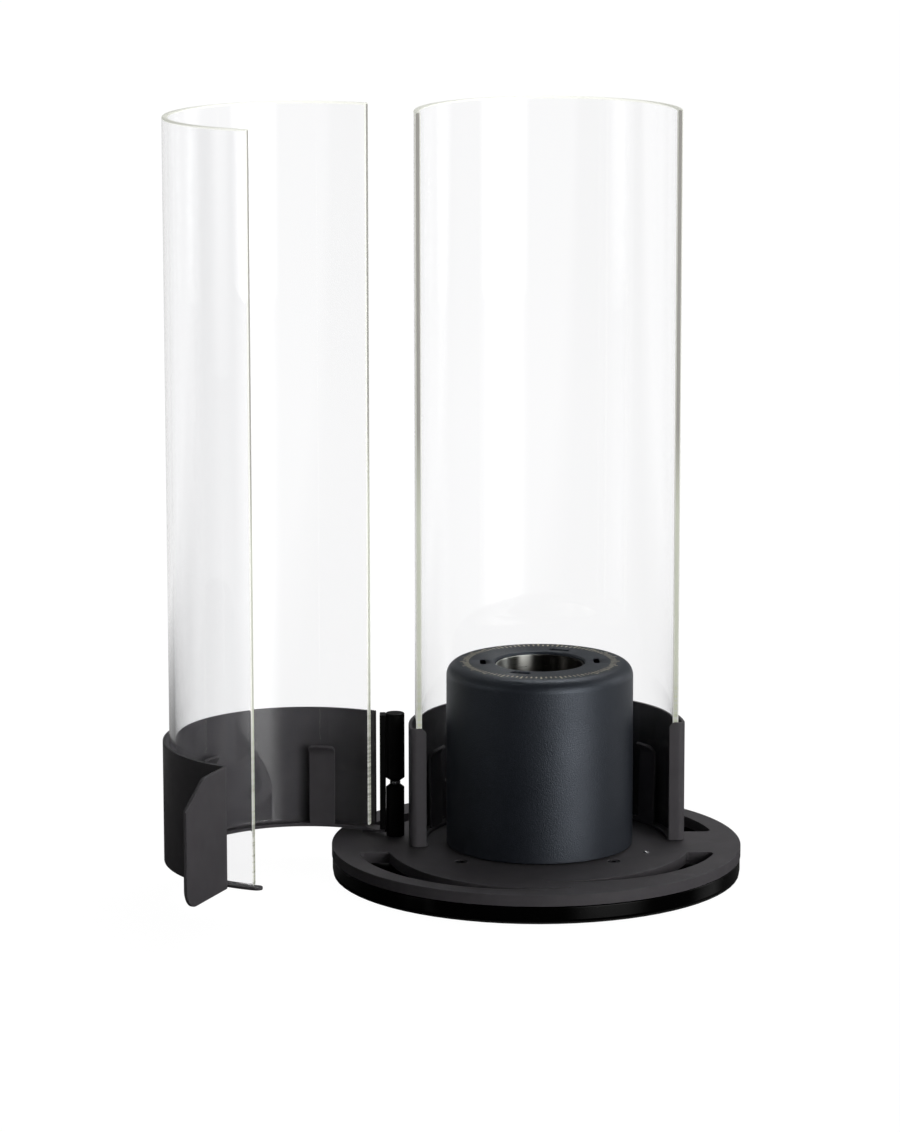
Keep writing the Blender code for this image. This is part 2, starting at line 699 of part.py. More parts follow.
def make_can():
    """The burner can: coated shell, steel cup, wool and base disc."""
    round_centre = (MOUTH_RADIUS + MOUTH_ROUND, CAN_TOP - MOUTH_ROUND)
    shoulder = (CAN_RADIUS - CAN_SHOULDER, CAN_TOP - CAN_SHOULDER)
    profile = [
        (MOUTH_RADIUS, CAN_TOP - MOUTH_DEPTH),
        *arc(MOUTH_ROUND, math.pi, math.pi / 2, 2, round_centre),
        *arc(CAN_SHOULDER, math.pi / 2, 0.0, 6, shoulder),
        (CAN_RADIUS, CAN_BOTTOM + CAN_EDGE),
        (CAN_RADIUS - CAN_EDGE, CAN_BOTTOM),
        (CAN_RADIUS - CAN_WALL, CAN_BOTTOM),
        *arc(CAN_SHOULDER - CAN_WALL, 0.0, math.pi / 2, 3, shoulder),
        (MOUTH_RADIUS + CAN_WALL, CAN_TOP - CAN_WALL),
        (MOUTH_RADIUS + CAN_WALL, CAN_TOP - MOUTH_DEPTH),
    ]
    shell = turned("can_shell", profile, slate, steps=60, closed=True)
    half_length = KEY_SLOT_LENGTH / 2
    half_width = KEY_SLOT_WIDTH / 2
    corners = [
        (-half_width, -half_length),
        (half_width, -half_length),
        (half_width, half_length),
        (-half_width, half_length),
    ]
    outline = rounded(corners, (half_width - STEP,) * 4)
    below = CAN_TOP - CAN_WALL - CUT_BEYOND
    for index, angle in enumerate(KEY_SLOT_ANGLES):
        cutter = plate(f"key_slot_{index}", outline, below, CAN_TOP + CUT_BEYOND)
        place = Matrix.Translation((CAN_X, 0.0, 0.0)) @ Matrix.Rotation(angle, 4, 'Z')
        cutter.matrix_world = place @ Matrix.Translation((KEY_SLOT_RADIUS, 0.0, 0.0))
        combine(shell, cutter, 'DIFFERENCE')
    shell.location.x = CAN_X

    base_top = CAN_BOTTOM + CAN_WALL
    rod("can_base", CAN_RADIUS - CAN_WALL - GAP, CAN_BOTTOM, base_top, (CAN_X, 0.0), slate, 64)

    floor = base_top + GAP
    neck_top = CAN_TOP - NECK_DEPTH
    cup_profile = [
        (0.0, floor + CUP_WALL),
        (CUP_RADIUS - CUP_WALL, floor + CUP_WALL),
        (CUP_RADIUS - CUP_WALL, CUP_SHOULDER - CUP_WALL),
        (NECK_RADIUS - CUP_WALL, CUP_SHOULDER + CUP_SLOPE - CUP_WALL),
        (NECK_RADIUS - CUP_WALL, neck_top),
        (NECK_RADIUS, neck_top),
        (NECK_RADIUS, CUP_SHOULDER + CUP_SLOPE),
        (CUP_RADIUS, CUP_SHOULDER),
        (CUP_RADIUS, floor),
        (0.0, floor),
    ]
    cup = turned("burner_cup", cup_profile, steel, steps=48)
    cup.location.x = CAN_X
    rod("ceramic_wool", CUP_RADIUS - CUP_WALL - 2 * GAP, floor + CUP_WALL + GAP, WOOL_TOP,
        (CAN_X, 0.0), wool, 48)


top_plate, lower_pan = make_base()
make_screws(top_plate, lower_pan)
make_fixed_side()
make_hinge_post()
hinge_axis = bpy.data.objects.new("door_hinge_axis", None)
parts.objects.link(hinge_axis)
hinge_axis.location = (HINGE_X, HINGE_Y, 0.0)
hinge_axis.rotation_euler.z = -DOOR_OPEN
bpy.context.view_layer.update()
make_door(hinge_axis)
make_can()
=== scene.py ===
"""The look of the table-top ethanol torch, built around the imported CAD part.

Units are metres, +Z is up and -Y is the front, as in the CAD. The door's pieces are drawn shut and then
turned about the hinge to the angle where the door stands open at rest."""

import json
import math

import bmesh
import bpy
from mathutils import Matrix, Vector


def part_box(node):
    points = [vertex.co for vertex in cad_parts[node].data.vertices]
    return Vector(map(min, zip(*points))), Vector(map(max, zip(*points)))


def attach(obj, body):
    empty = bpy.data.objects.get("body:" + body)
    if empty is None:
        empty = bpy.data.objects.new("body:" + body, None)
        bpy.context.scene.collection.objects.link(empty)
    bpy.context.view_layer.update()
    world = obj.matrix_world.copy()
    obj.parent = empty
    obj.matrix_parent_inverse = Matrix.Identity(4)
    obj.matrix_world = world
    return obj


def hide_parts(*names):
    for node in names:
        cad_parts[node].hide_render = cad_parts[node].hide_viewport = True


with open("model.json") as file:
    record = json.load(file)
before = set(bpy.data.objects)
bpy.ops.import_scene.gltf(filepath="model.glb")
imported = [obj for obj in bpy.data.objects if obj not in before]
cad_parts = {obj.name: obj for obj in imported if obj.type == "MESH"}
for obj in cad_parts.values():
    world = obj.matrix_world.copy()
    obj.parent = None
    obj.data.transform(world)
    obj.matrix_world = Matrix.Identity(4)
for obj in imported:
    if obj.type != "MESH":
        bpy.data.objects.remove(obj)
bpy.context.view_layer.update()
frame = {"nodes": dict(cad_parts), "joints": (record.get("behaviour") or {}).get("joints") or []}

# Places, read from the CAD.
PLATE_LOW, PLATE_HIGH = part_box("base_plate")
PAN_LOW, PAN_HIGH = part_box("base_pan")
FIXED_LOW, FIXED_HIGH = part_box("fixed_bracket")
DOOR_LOW, DOOR_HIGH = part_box("door_bracket")
CAN_LOW, CAN_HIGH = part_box("can_shell")
CUP_LOW, CUP_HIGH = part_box("burner_cup")
WOOL_LOW, WOOL_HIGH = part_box("ceramic_wool")
POST_LOW, POST_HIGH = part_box("hinge_post")
KNUCKLE_LOW, KNUCKLE_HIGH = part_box("hinge_knuckle")
PIN_LOW, PIN_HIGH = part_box("hinge_pin")
WASHER_LOW, WASHER_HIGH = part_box("hinge_washer")
STUD_LOW, STUD_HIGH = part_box("door_stud")
PLATE_TOP = PLATE_HIGH.z
BASE_RADIUS = PLATE_HIGH.x
CAN_CENTRE = (CAN_LOW + CAN_HIGH) / 2
CAN_RADIUS = CAN_HIGH.y
hinge_joint = next(joint for joint in frame["joints"] if joint["name"] == "door_hinge")
HINGE = Vector((*hinge_joint["pos_m"][:2], 0.0))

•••

● Task brief
From the line with "floor = base_top + GAP" through the line with "record = json.load(file)", set down every line exactly and nothing besides.

● Output for this task
    floor = base_top + GAP
    neck_top = CAN_TOP - NECK_DEPTH
    cup_profile = [
        (0.0, floor + CUP_WALL),
        (CUP_RADIUS - CUP_WALL, floor + CUP_WALL),
        (CUP_RADIUS - CUP_WALL, CUP_SHOULDER - CUP_WALL),
        (NECK_RADIUS - CUP_WALL, CUP_SHOULDER + CUP_SLOPE - CUP_WALL),
        (NECK_RADIUS - CUP_WALL, neck_top),
        (NECK_RADIUS, neck_top),
        (NECK_RADIUS, CUP_SHOULDER + CUP_SLOPE),
        (CUP_RADIUS, CUP_SHOULDER),
        (CUP_RADIUS, floor),
        (0.0, floor),
    ]
    cup = turned("burner_cup", cup_profile, steel, steps=48)
    cup.location.x = CAN_X
    rod("ceramic_wool", CUP_RADIUS - CUP_WALL - 2 * GAP, floor + CUP_WALL + GAP, WOOL_TOP,
        (CAN_X, 0.0), wool, 48)


top_plate, lower_pan = make_base()
make_screws(top_plate, lower_pan)
make_fixed_side()
make_hinge_post()
hinge_axis = bpy.data.objects.new("door_hinge_axis", None)
parts.objects.link(hinge_axis)
hinge_axis.location = (HINGE_X, HINGE_Y, 0.0)
hinge_axis.rotation_euler.z = -DOOR_OPEN
bpy.context.view_layer.update()
make_door(hinge_axis)
make_can()
=== scene.py ===
"""The look of the table-top ethanol torch, built around the imported CAD part.

Units are metres, +Z is up and -Y is the front, as in the CAD. The door's pieces are drawn shut and then
turned about the hinge to the angle where the door stands open at rest."""

import json
import math

import bmesh
import bpy
from mathutils import Matrix, Vector


def part_box(node):
    points = [vertex.co for vertex in cad_parts[node].data.vertices]
    return Vector(map(min, zip(*points))), Vector(map(max, zip(*points)))


def attach(obj, body):
    empty = bpy.data.objects.get("body:" + body)
    if empty is None:
        empty = bpy.data.objects.new("body:" + body, None)
        bpy.context.scene.collection.objects.link(empty)
    bpy.context.view_layer.update()
    world = obj.matrix_world.copy()
    obj.parent = empty
    obj.matrix_parent_inverse = Matrix.Identity(4)
    obj.matrix_world = world
    return obj


def hide_parts(*names):
    for node in names:
        cad_parts[node].hide_render = cad_parts[node].hide_viewport = True


with open("model.json") as file:
    record = json.load(file)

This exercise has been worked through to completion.